Submissions are quite unstable

It looks the evaluation of a submission is quite unstable, same code submitted twice either fail or succeed. It should be related to cluster workload and 1 second requirement check. The same image that took 800ms in one submission might take 1200ms in another.

Example below:

Not sure how the organizers could make it better but it make things more difficult to us.

Not sure how the performance is measured, but if it’s like “NO image is allowed to take longer than 1sec” it could be relaxed to “ON AVERAGE no image is allowed to take longer than 1sec”

2 Likes

Totally agree on that average would be much better. You can verify the 1s per image assumption by adding/checking some logs during the Validation stage.

@MPWARE @tfriedel the time is measured per image. Upon request from the organizer, we have increased this number to 2 seconds per image.

@MPWARE , would it be possible to give a link to your submissions where same image got different times, as its not expected to vary based on cluster workload, your submission container gets the full node.

1 Like

@dipam Sure, here are the 2 submissions:

Hi @dipam,

These submissions failed the validation step due to timeout, could you let me know how fast was each iteration? :slight_smile:

  • 237048
  • 237047
  • 237046

I am trying to simulate 2 CPU constraints by setting torch.set_num_threads(2) and in my local setup I can process 2 to 3 images per second.

I think it’s pretty tricky to get this right.

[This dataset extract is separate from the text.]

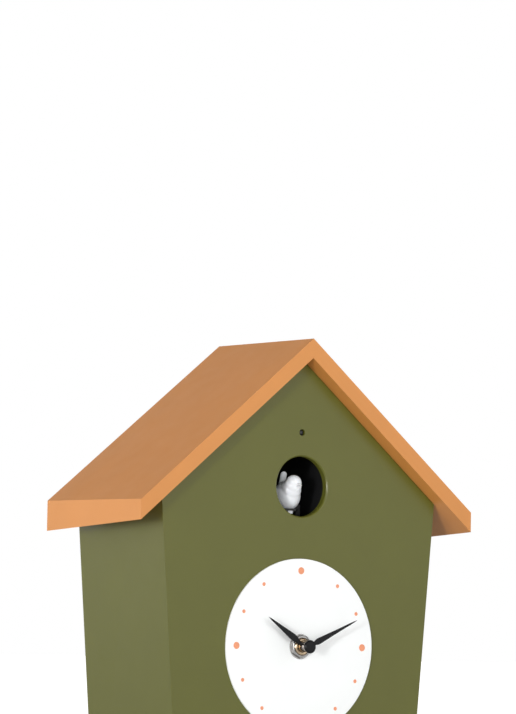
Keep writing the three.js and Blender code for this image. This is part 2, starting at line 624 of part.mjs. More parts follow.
// A plate that slides in the guide's grooves, with a narrow tongue in front under the bird.
function birdDeck() {
  const thick = [DECK_TOP - 1.2, DECK_TOP - 0.02];
  const tongue = box([-3.5, 3.5], [DECK_FRONT, 0], thick);
  const half = GUIDE.groove - 0.4;
  return part("bird_deck", tongue.add(box([-half, half], [-19.6, 12], thick)), BLACK);
}

function carriageRack() {
  const pitch = Math.PI * RACK.module;
  const tip = RACK_PITCH_Z - ADDENDUM * RACK.module;
  const [front, back] = [DECK_FRONT + 0.4, 11.4];
  const first = Math.ceil((front + 1 - RACK.y) / pitch + 0.5 + ROOT_HALF);
  const last = Math.floor((back - RACK.y) / pitch - 0.5 - ROOT_HALF);
  const outline = [[front, RACK.root - 0.9], [front + 1, RACK.root - 0.9], [front + 1, RACK.root]];
  for (let tooth = first; tooth <= last; tooth += 1) {
    const y = RACK.y + (tooth + 0.5) * pitch;
    outline.push([y - ROOT_HALF * pitch, RACK.root], [y - TIP_HALF * pitch, tip]);
    outline.push([y + TIP_HALF * pitch, tip], [y + ROOT_HALF * pitch, RACK.root]);
  }
  outline.push([back, RACK.root], [back, DECK_TOP - 1.22], [front, DECK_TOP - 1.22]);
  return part("carriage_rack", solid(prismX(polygon(outline), -1.5, 1.5)), WHITE);
}

function carriageGuide() {
  const { wall, groove, low, top, y } = GUIDE;
  let trough = box([-wall[1], wall[1]], y, [low, top]);
  trough = trough.subtract(box([-wall[0], wall[0]], [y[0] - 1, y[1] + 1], [low + 1.6, top + 1]));
  const slot = [DECK_TOP - 1.5, DECK_TOP + 0.3];
  trough = trough.subtract(box([-groove, groove], [y[0] - 1, y[1] + 1], slot));
  trough = trough.subtract(rodX(1.5, [-20, 20], DRIVE_AT[0], DRIVE_AT[1], 20));
  return part("carriage_guide", trough, BLACK);
}

function birdHousing() {
  const { half, wall, low, high, back } = HOUSING;
  const inner = [-half + wall, half - wall];
  let shroud = box([-half, half], [INNER_FRONT, back], [low, high]);
  shroud = shroud.subtract(box(inner, [INNER_FRONT - 1, back - wall], [low + wall, high - wall]));
  shroud = shroud.subtract(rodX(1.5, [half - wall - 1, half + 1], DRIVE_AT[0], DRIVE_AT[1], 20));
  return part("bird_housing", shroud, BLACK);
}

const gearX = (teeth, module, phase, at, span) =>
  solid(prismX(gearShape(teeth, module, phase, at), span[0], span[1]));

function driveGear() {
  const up = Math.PI / 2;
  const pinion = gearX(RACK.teeth, RACK.module, up, DRIVE_AT, [-2.4, 2.4]);
  const wheel = gearX(DRIVE.wheel, DRIVE.module, toothTowards(DRIVE_AT, MOTOR_AT), DRIVE_AT, DRIVE.x);
  const shaft = rodX(1.2, [-GUIDE.wall[1], 27.6], DRIVE_AT[0], DRIVE_AT[1], 16);
  return part("drive_gear", pinion.add(shaft).add(wheel), NATURAL);
}

function motorParts() {
  const [y, z] = MOTOR_AT;
  const [x0, x1] = DRIVE.x;
  const phase = gapTowards(MOTOR_AT, DRIVE_AT, DRIVE.motor);
  const pinion = gearX(DRIVE.motor, DRIVE.module, phase, MOTOR_AT, [x0 - 0.3, x1 + 0.3]);
  const shaft = rodX(0.7, [x1 - 1, x1 + 4], y, z, 12);
  const plateX = [26.6, 27.9];
  let can = rodX(10.1, [plateX[1], plateX[1] + 25], y, z, 32);
  can = can.intersect(box([0, 80], [y - 20, y + 20], [z - 7.6, z + 7.6]));
  can = can.subtract(rodX(1.1, [plateX[1] - 1, plateX[1] + 4], y, z, 16));
  let bracket = box(plateX, [DRIVE_AT[0] - 7, y + 12], [z - 11, z + 11]);
  for (const [py, pz] of [[DRIVE_AT[0] - 5.2, z - 9.2], [y + 9.5, z - 8.6], [y + 9.5, z + 8.6]]) {
    bracket = bracket.add(rodX(1.8, [HOUSING.half, plateX[1]], py, pz, 12));
  }
  bracket = bracket.subtract(rodX(1.1, [20, 40], y, z, 16));
  bracket = bracket.subtract(rodX(1.4, [20, 40], DRIVE_AT[0], DRIVE_AT[1], 16));
  return [
    part("motor_pinion", pinion.add(shaft), BRASS),
    part("motor", can, STEEL),
    part("motor_bracket", bracket, NATURAL),
  ];
}

function lightSensor() {
  const profile = [
    [0, HOUSE_FRONT + 0.6], [1, HOUSE_FRONT + 0.8], [1.6, HOUSE_FRONT + 1.4], [1.6, INNER_FRONT + 0.2],
    [2.8, INNER_FRONT + 0.2], [2.8, INNER_FRONT + 3], [0, INNER_FRONT + 3],
  ];
  return part("light_sensor", turnY(profile, 0, 0, SENSOR_Z, 20), BLACK);
}

// ---------------------------------------------------------------- sound, power and switch
const BOARD_Y = [INNER_FRONT + 3.6, INNER_FRONT + 5.2];
const BOARD_X = [12, 64];
const BOARD_Z = [30, 66];
const BOARD_PEGS = [[16, 34], [60, 34], [16, 62], [60, 62]];

function soundBoard() {
  const chip = box([32, 44], [BOARD_Y[1], BOARD_Y[1] + 2], [44, 52]);
  return [
    part("sound_board", box(BOARD_X, BOARD_Y, BOARD_Z), BOARD),
    part("sound_chip", chip, BLACK),
  ];
}

function speaker() {
  const { x, z } = SPEAKER;
  const rear = COVER_FRONT - 0.4;
  const frame = [
    [9, -13], [18, -6], [22, -3], [22, 0], [19, 0], [19, -2.2], [17, -4.6], [9, -11.6], [9, -13],
  ];
  const cone = [[0, -9.2], [4, -9], [16, -3.2], [18.4, -2], [18.4, -1.4], [15.6, -2.4], [4, -8], [0, -7]];
  return [
    part("speaker_frame", turnY(frame, x, rear, z, 28), STEEL),
    part("speaker_cone", turnY(cone, x, rear, z, 24), BLACK),
    part("speaker_magnet", rodY(8.6, [rear - 21, rear - 11], x, z, 24), STEEL),
  ];
}

const C_CELL = { radius: 13, half: 24.8 };

function powerParts() {
  const [x0, x1] = TRAY.x;
  const [z0, z1] = TRAY.z;
  const [y0, y1] = TRAY.y;
  const wall = 1.6;
  const middle = (z0 + z1) / 2;
  let tray = box([x0 + 0.2, x1 - 0.2], [y0, y1], [z0 + 0.2, z1 - 0.2]);
  for (const bay of [[z0 + wall, middle - wall / 2], [middle + wall / 2, z1 - wall]]) {
    tray = tray.subtract(box([x0 + wall, x1 - wall], [y0 + wall, y1 + 1], bay));
  }
  const centre = (x0 + x1) / 2;
  const y = y0 + wall + C_CELL.radius + 0.2;
  const rows = [(z0 + wall + middle - wall / 2) / 2, (middle + wall / 2 + z1 - wall) / 2];
  const span = [centre - C_CELL.half, centre + C_CELL.half];
  const contact = (name, x) =>
    part(name, box([x, x + 0.4], [y - 6, y + 6], [rows[0] - 6, rows[0] + 6]), STEEL);
  return [
    part("battery_tray", tray, BLACK),
    cell("c_cell_1", span, y, rows[0], C_CELL.radius, 3.2),
    cell("c_cell_2", span, y, rows[1], C_CELL.radius, 3.2),
    contact("tray_contact_plus", span[1] + 0.6),
    contact("tray_contact_minus", span[0] - 1),
  ];
}

function modeSwitch() {
  const { x, z, travel } = SWITCH;
  const y0 = COVER_FRONT - 6;
  const slide = box([x - 3.5, x + 3.5], [COVER_FRONT - 1.8, COVER_FRONT - 0.3], [z - 2.4, z + 2.4])
    .add(box([x - 1.8, x + 1.8], [COVER_FRONT - 1, HOUSE_BACK + 1.6], [z - 1.4, z + 1.4]));
  let housing = box([x - 6, x + travel + 6], [y0, COVER_FRONT - 0.02], [z - 4, z + 4]);
  const pocket = [[x - 4, x + travel + 4], [COVER_FRONT - 2.2, COVER_FRONT + 1], [z - 2.8, z + 2.8]];
  housing = housing.subtract(box(...pocket));
  return [part("mode_switch", slide, WHITE), part("switch_body", housing, STEEL)];
}

function leads() {
  const motor = [[53.6, MOTOR_AT[0], MOTOR_AT[1]], [60, MOTOR_AT[0], 195], [66, -6, 150], [62, -20, 90],
    [50, -26, 72], [46, -29.8, 63]];
  const magnet = COVER_FRONT - 21.9;
  const voice = [[SPEAKER.x, magnet, SPEAKER.z + 4], [34, 14, 58], [30, -6, 62], [26, -22, 61],
    [24, -29.8, 59]];
  return [part("motor_lead", lead(motor), RUBBER), part("speaker_lead", lead(voice), RUBBER)];
}

// ---------------------------------------------------------------- assembly
const clock = new THREE.Group();
clock.add(
  frontShell(),
  roofShell(),
  backCover(),
  door("battery_door", TRAY.x, TRAY.z),
  door("movement_door", [-HATCH_HALF, HATCH_HALF], [DIAL_Z - HATCH_HALF, DIAL_Z + HATCH_HALF]),
  ...backScrews(),
  dialDisc(),
  part("shaft_washer", tubeY(7.2, SHAFT.clear, WASHER_Y, 0, DIAL_Z, 40), STEEL),
  part("case_gasket", tubeY(10, SHAFT.clear, GASKET_Y, 0, DIAL_Z, 32), RUBBER),
  hexNut(),
  threadedBushing(),
  hourHand(),
  minuteHand(),
  handCap(),
  movementCase(),
  movementCover(),
  minutePipe(),
  hourWheel(),
  motionWheel(),
  settingKnob(),
  centreWheel(),
  thirdWheel(),
  secondsWheel(),
  intermediateWheel(),
  rotor(),
  stator(),
  ...coilParts(),
  ...movementBoard(),
  ...movementPower(),
  bird(),
  birdDeck(),
  carriageRack(),
  carriageGuide(),
  birdHousing(),
  driveGear(),
  ...motorParts(),
  lightSensor(),
  ...soundBoard(),
  ...speaker(),
  ...powerParts(),
  ...modeSwitch(),
  ...leads(),
);

export default clock;
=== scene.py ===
"""Looks of the battery cuckoo clock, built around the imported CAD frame. Lengths are in metres."""
import json
import math

import bmesh
import bpy
from mathutils import Matrix, Vector


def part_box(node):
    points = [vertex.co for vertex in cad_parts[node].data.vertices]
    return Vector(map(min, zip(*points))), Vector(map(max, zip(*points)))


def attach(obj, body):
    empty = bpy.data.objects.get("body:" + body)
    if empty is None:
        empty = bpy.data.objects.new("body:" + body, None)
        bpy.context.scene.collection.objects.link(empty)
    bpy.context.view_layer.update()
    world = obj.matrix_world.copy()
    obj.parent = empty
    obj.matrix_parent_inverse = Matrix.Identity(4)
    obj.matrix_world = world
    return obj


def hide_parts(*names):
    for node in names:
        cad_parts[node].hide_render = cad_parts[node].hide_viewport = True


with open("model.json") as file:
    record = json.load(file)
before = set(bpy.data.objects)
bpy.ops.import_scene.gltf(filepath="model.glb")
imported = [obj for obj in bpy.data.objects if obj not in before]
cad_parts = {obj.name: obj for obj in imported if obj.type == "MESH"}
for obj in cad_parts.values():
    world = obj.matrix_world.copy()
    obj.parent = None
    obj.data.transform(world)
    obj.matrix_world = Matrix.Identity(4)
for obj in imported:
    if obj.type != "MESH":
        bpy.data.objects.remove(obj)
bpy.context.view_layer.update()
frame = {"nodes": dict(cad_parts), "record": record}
MM = 0.001
TAU = 2 * math.pi
scene = bpy.context.scene
nodes = frame["nodes"]

# Places taken from the frame.
DIAL_LOW, DIAL_HIGH = (Vector(corner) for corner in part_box("dial_disc"))
DIAL_X = (DIAL_LOW.x + DIAL_HIGH.x) / 2
DIAL_Z = (DIAL_LOW.z + DIAL_HIGH.z) / 2
DIAL_R = (DIAL_HIGH.x - DIAL_LOW.x) / 2
DIAL_FACE = DIAL_LOW.y
HOUSE_FRONT = DIAL_HIGH.y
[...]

Besides some indeterminism / caching issues that naturally occur, on cloud instances you additionally have to face things like noisy neighbors or “steal time”.
see Understanding CPU Steal Time - when should you be worried? | Scout APM Blog
While you say the container gets the full node, it’s not quite clear if that means it get’s the full bare metal server. You are probably using EC2 instances with 2 cores, which are VMs on a bigger machine and thus you have to deal with the problems mentioned.
Increasing time to 2 sec doesn’t solve the problem, as people may just deploy bigger models and then run over the limit again. Imo only averaging can prevent the issue.

3 Likes

@dipam Any status on the 2 submissions I provided?
With the new 2 seconds limit, I can see my model (executed on a dummy 4000x3000 image) that a takes 1125ms, and that succeeds MosquitoalertValidation step but that fails MosquitoalertPrediction step after a few moment. For instance:

I agree with @tfriedel that average after final evaluation would be better.

Hi, I am having a similar problem too. My inference is around 900-1200ms based on the aspect ratio of the input image. I can understand %20 deviation in inference time but almost %100 speed difference is I think too much. I think @tfriedel idea of averaging is a good proposal.

2 Likes